You have to check beforehand the type of work you will do. It is not always very clear in the description, so you must clarify this with the host over the phone before committing. Obviously working in a farm requires putting your hands in mud, etc. I know that sounds obvious but we heard a couple of tales of WWOOFers who did not know that, or just did not want to help much. It can be physically tiring to do farm work for several hours a day. For us it was fine because we are not the sort of people who can sit the whole day doing nothing on the beach.
The organisation of the day depended upon the host. On our first WWOOFing, we worked 5 out of the 7 days. The host gave us each day a basket for breakfast and we were starting work at 8am, until 12pm. Then we had lunch, free time afterwards until 6pm where we were required to work again for 1 hour. But in another location, they asked us to do 6 days, but only 4 hours a day in the morning.
At the end of the day we really enjoyed the activities and we were not focused on the number of hours.
Sometimes you are not the only WWOOFer, there may be other people from totally different backgrounds than you. Many people are happy about this, as we are, but perhaps others are not. We found that it was nicer to work with other WWOOFers as it gives opportunity to share more experience.
Meals are a good opportunity to be together too. During our WWOOFing in Brittany in 2021, we were preparing lunch together, and the afternoon was free to play board games, discuss, visit, etc.

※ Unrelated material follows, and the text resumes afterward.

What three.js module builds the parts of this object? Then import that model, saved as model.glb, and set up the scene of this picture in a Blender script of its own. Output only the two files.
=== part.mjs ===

The profile of the other WWOOFers was diverse, but with many choosing a break in their career or have anti-globalization views. One young lady was living in a van and wanted to help people while getting different experiences. Another one worked previously in a charity and had just resigned. A young couple of students came and while one was finishing her study, the other one had decided to stop his IT cursus.
Our third WWOOFing was in Vendée, on the west coast of France. The host told us that they did not know if they were going to stay. One of the buildings was an old orangery, the garden was left wild; apparently the owners had a theory that they did not want to disturb plants. Only 5% of the area had some garden crops on mounds but for the rest, vegetables were growing amongst weeds and taller bushes. The host was fond of nettles and we needed to remove brambles that could prevent them to grow. They were nesting crows, had multiple rescue cats and dogs.
Near Bourges, in the centre of France, we stayed in a big mansion, really well maintained, mostly dedicated to growing flowers and trees.
Our last WWOOFing was in Normandy. A large renovated farm buildings was occupied by a biology teacher with 4 hectares of land. Beside his work as a teacher, he was growing plants for his own use based on a permaculture system and was also building himself small appartments in the farm to be able to host African refugees. We did some veg picking and jam with him.
In many cases the host is not very well-off, therefore it is possible that the accommodations they offer may be a bit challenging. When you arrive onsite things most often are different from what you expect. You also meet very different people, both the hosts and the other WWOOFers. There is a wide social mix. The key word is adaptability.
You have to work obviously, so you don't have 100% free time. It is better to be in good physical shape (but nothing exceptional is required). As the lodging and the food are included, this makes very cheap "holidays" and you have plenty of opportunities to visit around.
If you are interested in all organic farming or permaculture, I would definitely recommend the WWOOF adventure. It is a very unusual experience, so you get to tell good stories. We have no project at the moment, but we'll definitely consider doing it again in the future.